Puer le fric à plein nez

Pour commencer, Oil devient Dynasty. Plus glamour ! La trame est assez simple : elle voit s'apposer deux familles. Les Carrington, pervertis par l'argent, contre les Blaisdel, une honnête famille de travailleurs. C'est un peu comme si Dallas rencontrait Côte Ouest.

En coulisse, un seul mot d'ordre : « Toujours plus loin » (sous-entendu « plus loin que Dallas »). Plus loin, notamment, sur les sujets abordés : Blake Carrington (John Forsythe) est un homme d'affaires sans états d'âme dont la vie familiale part en sucette. Son ex-secrétaire et future épouse, Krystle (Linda Evans), est amoureuse de Matthew Blaisdel (Bo Hopkins), un vulgaire chef de chantier. Sa fille Fallon (Pamela Sue Martin), un brin nymphomane, couche avec le chauffeur après s'être envoyé la totalité de l'équipe de foot de papa. Quant à son fils, Steven (Al Corley), il a le mauvais goût d'être homosexuel, ce qui ne convient absolument pas à ce père de famille ultraconservateur, violent à ses heures (et accessoirement très homophobe). Autre consigne : Dynastie doit puer le fric à plein nez et faire passer les Ewing pour de vulgaires cousins de la campagne. Fourrures, voitures de luxe, garde-robe extravagante… La production ne recule devant rien. La légende, soigneusement marquetée, est en route !

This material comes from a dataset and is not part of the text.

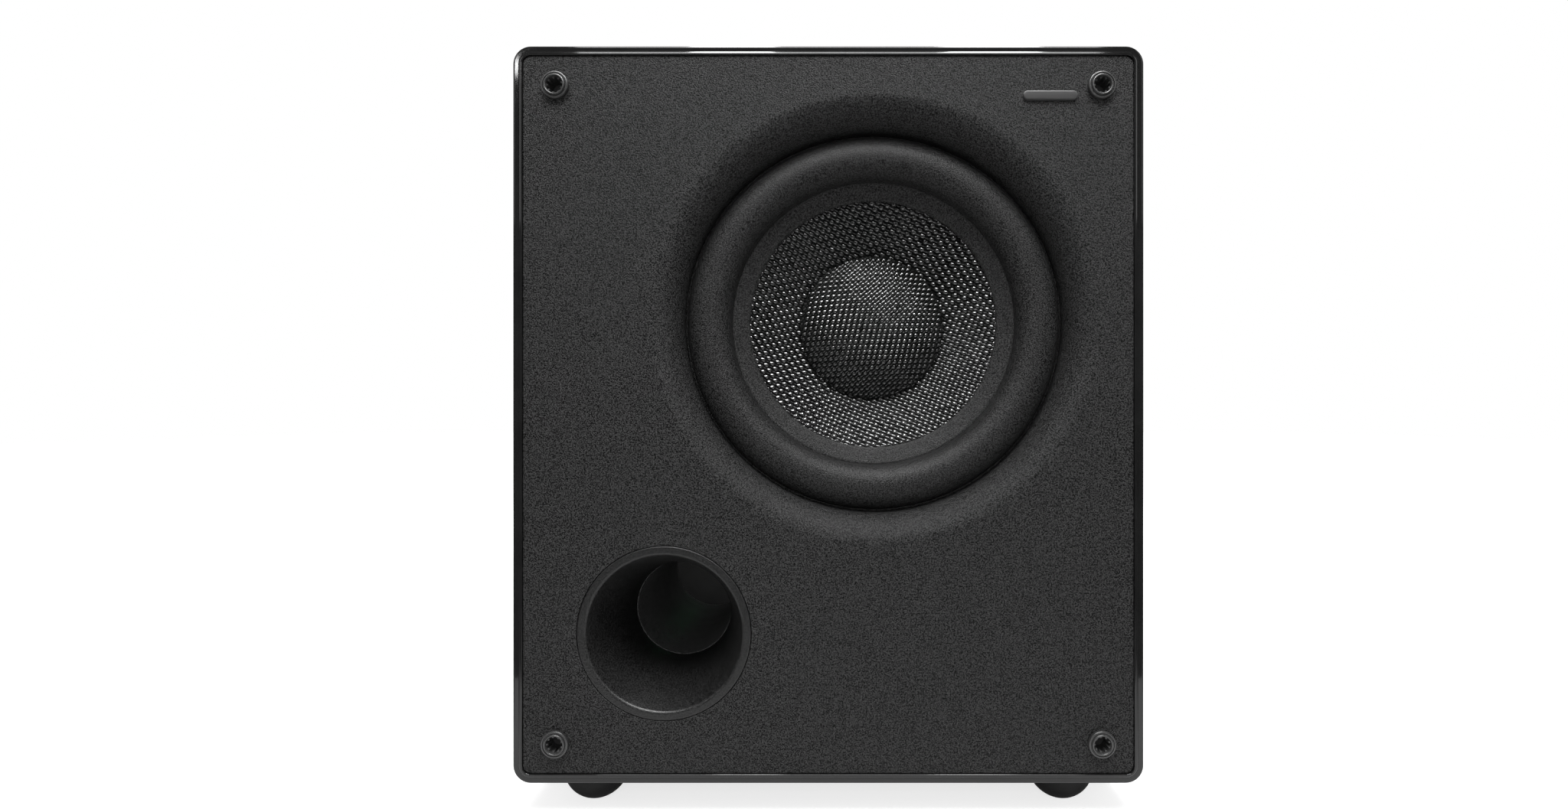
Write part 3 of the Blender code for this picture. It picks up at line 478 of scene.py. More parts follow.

Pamella Bellwood  dans « Dynasty ».
 ©  ABC
Pamella Bellwood  dans « Dynasty ». © ABC

Sur le papier, ça marche. Mais, à l'issue de la première saison, Dynastie occupe la 45e place des audiences quand Dallas se pavane au sommet. Il faut revoir la copie. Exit les Blaisdel (à part la mère Claudia, jouée par Pamela Bellwood, dont les névroses vont nourrir bien des drames). Mais, en coulisse, on sait que cela ne suffira pas… Quel personnage sera capable de faire passer l'ignoble J.R. Ewing pour un enfant de chœur ? À la fin de la première saison, une femme en tailleur, portant un large chapeau blanc cachant son visage, entre au tribunal pour témoigner contre Blake accusé d'avoir tué l'amant de son fils. C'est son ex-femme. Elle s'appelle Alexis Carrington… mais on ne sait pas encore qui va l'incarner !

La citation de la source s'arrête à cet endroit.